▶ [Instructions to follow]: Provide the records once more, identical to the original.

▶ [Stored data]:
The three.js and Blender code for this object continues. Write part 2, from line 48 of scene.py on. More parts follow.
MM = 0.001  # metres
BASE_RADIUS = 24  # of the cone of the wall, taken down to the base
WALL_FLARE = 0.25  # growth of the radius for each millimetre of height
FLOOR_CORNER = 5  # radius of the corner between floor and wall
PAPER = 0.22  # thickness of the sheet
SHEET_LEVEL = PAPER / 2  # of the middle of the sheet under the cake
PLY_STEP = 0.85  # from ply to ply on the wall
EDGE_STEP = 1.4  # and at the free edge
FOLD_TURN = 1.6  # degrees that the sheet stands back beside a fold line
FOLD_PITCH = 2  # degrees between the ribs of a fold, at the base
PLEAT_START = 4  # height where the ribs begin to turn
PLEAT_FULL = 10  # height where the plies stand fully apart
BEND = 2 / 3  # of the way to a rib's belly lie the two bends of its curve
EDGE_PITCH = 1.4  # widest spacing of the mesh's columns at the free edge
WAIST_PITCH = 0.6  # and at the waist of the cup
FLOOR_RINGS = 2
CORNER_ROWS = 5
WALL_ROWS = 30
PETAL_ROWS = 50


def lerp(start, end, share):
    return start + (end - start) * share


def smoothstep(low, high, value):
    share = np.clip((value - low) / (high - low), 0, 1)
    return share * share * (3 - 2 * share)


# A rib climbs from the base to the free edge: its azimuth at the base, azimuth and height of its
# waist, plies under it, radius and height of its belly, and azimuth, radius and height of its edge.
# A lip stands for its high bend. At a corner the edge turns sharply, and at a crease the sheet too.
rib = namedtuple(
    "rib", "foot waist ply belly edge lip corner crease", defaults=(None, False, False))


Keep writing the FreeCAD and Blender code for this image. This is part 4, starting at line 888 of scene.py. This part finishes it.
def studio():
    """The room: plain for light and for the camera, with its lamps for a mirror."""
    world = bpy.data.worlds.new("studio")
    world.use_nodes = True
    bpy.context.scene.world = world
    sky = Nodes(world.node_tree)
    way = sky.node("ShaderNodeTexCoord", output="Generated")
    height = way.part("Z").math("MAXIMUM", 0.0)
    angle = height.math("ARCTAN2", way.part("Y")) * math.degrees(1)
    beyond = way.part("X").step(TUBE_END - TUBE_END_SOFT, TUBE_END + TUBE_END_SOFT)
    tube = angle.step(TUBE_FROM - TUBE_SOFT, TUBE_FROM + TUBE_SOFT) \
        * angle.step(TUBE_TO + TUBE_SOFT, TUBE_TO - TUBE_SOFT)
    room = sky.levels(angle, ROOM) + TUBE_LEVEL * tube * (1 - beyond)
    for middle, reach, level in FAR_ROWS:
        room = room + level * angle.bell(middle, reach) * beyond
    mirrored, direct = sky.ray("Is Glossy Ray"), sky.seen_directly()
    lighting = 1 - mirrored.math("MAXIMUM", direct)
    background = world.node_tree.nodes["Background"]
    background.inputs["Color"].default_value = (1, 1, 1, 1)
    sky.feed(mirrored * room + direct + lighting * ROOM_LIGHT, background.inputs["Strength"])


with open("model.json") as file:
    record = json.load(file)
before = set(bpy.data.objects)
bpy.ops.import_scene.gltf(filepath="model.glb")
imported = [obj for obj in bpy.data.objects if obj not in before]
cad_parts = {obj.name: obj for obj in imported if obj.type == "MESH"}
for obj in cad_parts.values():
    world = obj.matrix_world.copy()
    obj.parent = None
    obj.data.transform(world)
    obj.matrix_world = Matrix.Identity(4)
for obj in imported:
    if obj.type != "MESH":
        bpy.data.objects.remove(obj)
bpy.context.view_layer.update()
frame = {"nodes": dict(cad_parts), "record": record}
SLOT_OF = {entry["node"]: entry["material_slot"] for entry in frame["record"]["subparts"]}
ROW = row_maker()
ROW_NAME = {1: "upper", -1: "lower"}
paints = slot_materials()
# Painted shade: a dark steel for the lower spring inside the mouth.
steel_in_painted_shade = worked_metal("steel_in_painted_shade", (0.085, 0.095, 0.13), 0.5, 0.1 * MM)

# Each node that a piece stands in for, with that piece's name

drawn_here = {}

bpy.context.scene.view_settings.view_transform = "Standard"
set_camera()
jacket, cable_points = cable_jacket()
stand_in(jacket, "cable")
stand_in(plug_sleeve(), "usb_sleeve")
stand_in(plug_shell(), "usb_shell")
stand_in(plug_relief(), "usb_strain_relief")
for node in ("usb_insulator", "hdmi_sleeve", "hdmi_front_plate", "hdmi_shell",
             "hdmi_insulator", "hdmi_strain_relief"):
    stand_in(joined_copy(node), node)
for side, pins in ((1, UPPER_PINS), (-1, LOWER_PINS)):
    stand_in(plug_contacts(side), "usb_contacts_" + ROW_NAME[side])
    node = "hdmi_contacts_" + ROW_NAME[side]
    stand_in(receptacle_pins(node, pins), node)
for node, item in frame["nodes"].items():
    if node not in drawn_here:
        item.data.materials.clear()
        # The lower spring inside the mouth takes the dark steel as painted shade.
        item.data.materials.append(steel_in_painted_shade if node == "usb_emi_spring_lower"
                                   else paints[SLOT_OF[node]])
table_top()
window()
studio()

▶ [Response to this exercise]:
The three.js and Blender code for this object continues. Write part 2, from line 48 of scene.py on. More parts follow.
MM = 0.001  # metres
BASE_RADIUS = 24  # of the cone of the wall, taken down to the base
WALL_FLARE = 0.25  # growth of the radius for each millimetre of height
FLOOR_CORNER = 5  # radius of the corner between floor and wall
PAPER = 0.22  # thickness of the sheet
SHEET_LEVEL = PAPER / 2  # of the middle of the sheet under the cake
PLY_STEP = 0.85  # from ply to ply on the wall
EDGE_STEP = 1.4  # and at the free edge
FOLD_TURN = 1.6  # degrees that the sheet stands back beside a fold line
FOLD_PITCH = 2  # degrees between the ribs of a fold, at the base
PLEAT_START = 4  # height where the ribs begin to turn
PLEAT_FULL = 10  # height where the plies stand fully apart
BEND = 2 / 3  # of the way to a rib's belly lie the two bends of its curve
EDGE_PITCH = 1.4  # widest spacing of the mesh's columns at the free edge
WAIST_PITCH = 0.6  # and at the waist of the cup
FLOOR_RINGS = 2
CORNER_ROWS = 5
WALL_ROWS = 30
PETAL_ROWS = 50


def lerp(start, end, share):
    return start + (end - start) * share


def smoothstep(low, high, value):
    share = np.clip((value - low) / (high - low), 0, 1)
    return share * share * (3 - 2 * share)


# A rib climbs from the base to the free edge: its azimuth at the base, azimuth and height of its
# waist, plies under it, radius and height of its belly, and azimuth, radius and height of its edge.
# A lip stands for its high bend. At a corner the edge turns sharply, and at a crease the sheet too.
rib = namedtuple(
    "rib", "foot waist ply belly edge lip corner crease", defaults=(None, False, False))


Keep writing the FreeCAD and Blender code for this image. This is part 4, starting at line 888 of scene.py. This part finishes it.
def studio():
    """The room: plain for light and for the camera, with its lamps for a mirror."""
    world = bpy.data.worlds.new("studio")
    world.use_nodes = True
    bpy.context.scene.world = world
    sky = Nodes(world.node_tree)
    way = sky.node("ShaderNodeTexCoord", output="Generated")
    height = way.part("Z").math("MAXIMUM", 0.0)
    angle = height.math("ARCTAN2", way.part("Y")) * math.degrees(1)
    beyond = way.part("X").step(TUBE_END - TUBE_END_SOFT, TUBE_END + TUBE_END_SOFT)
    tube = angle.step(TUBE_FROM - TUBE_SOFT, TUBE_FROM + TUBE_SOFT) \
        * angle.step(TUBE_TO + TUBE_SOFT, TUBE_TO - TUBE_SOFT)
    room = sky.levels(angle, ROOM) + TUBE_LEVEL * tube * (1 - beyond)
    for middle, reach, level in FAR_ROWS:
        room = room + level * angle.bell(middle, reach) * beyond
    mirrored, direct = sky.ray("Is Glossy Ray"), sky.seen_directly()
    lighting = 1 - mirrored.math("MAXIMUM", direct)
    background = world.node_tree.nodes["Background"]
    background.inputs["Color"].default_value = (1, 1, 1, 1)
    sky.feed(mirrored * room + direct + lighting * ROOM_LIGHT, background.inputs["Strength"])


with open("model.json") as file:
    record = json.load(file)
before = set(bpy.data.objects)
bpy.ops.import_scene.gltf(filepath="model.glb")
imported = [obj for obj in bpy.data.objects if obj not in before]
cad_parts = {obj.name: obj for obj in imported if obj.type == "MESH"}
for obj in cad_parts.values():
    world = obj.matrix_world.copy()
    obj.parent = None
    obj.data.transform(world)
    obj.matrix_world = Matrix.Identity(4)
for obj in imported:
    if obj.type != "MESH":
        bpy.data.objects.remove(obj)
bpy.context.view_layer.update()
frame = {"nodes": dict(cad_parts), "record": record}
SLOT_OF = {entry["node"]: entry["material_slot"] for entry in frame["record"]["subparts"]}
ROW = row_maker()
ROW_NAME = {1: "upper", -1: "lower"}
paints = slot_materials()
# Painted shade: a dark steel for the lower spring inside the mouth.
steel_in_painted_shade = worked_metal("steel_in_painted_shade", (0.085, 0.095, 0.13), 0.5, 0.1 * MM)

# Each node that a piece stands in for, with that piece's name

drawn_here = {}

bpy.context.scene.view_settings.view_transform = "Standard"
set_camera()
jacket, cable_points = cable_jacket()
stand_in(jacket, "cable")
stand_in(plug_sleeve(), "usb_sleeve")
stand_in(plug_shell(), "usb_shell")
stand_in(plug_relief(), "usb_strain_relief")
for node in ("usb_insulator", "hdmi_sleeve", "hdmi_front_plate", "hdmi_shell",
             "hdmi_insulator", "hdmi_strain_relief"):
    stand_in(joined_copy(node), node)
for side, pins in ((1, UPPER_PINS), (-1, LOWER_PINS)):
    stand_in(plug_contacts(side), "usb_contacts_" + ROW_NAME[side])
    node = "hdmi_contacts_" + ROW_NAME[side]
    stand_in(receptacle_pins(node, pins), node)
for node, item in frame["nodes"].items():
    if node not in drawn_here:
        item.data.materials.clear()
        # The lower spring inside the mouth takes the dark steel as painted shade.
        item.data.materials.append(steel_in_painted_shade if node == "usb_emi_spring_lower"
                                   else paints[SLOT_OF[node]])
table_top()
window()
studio()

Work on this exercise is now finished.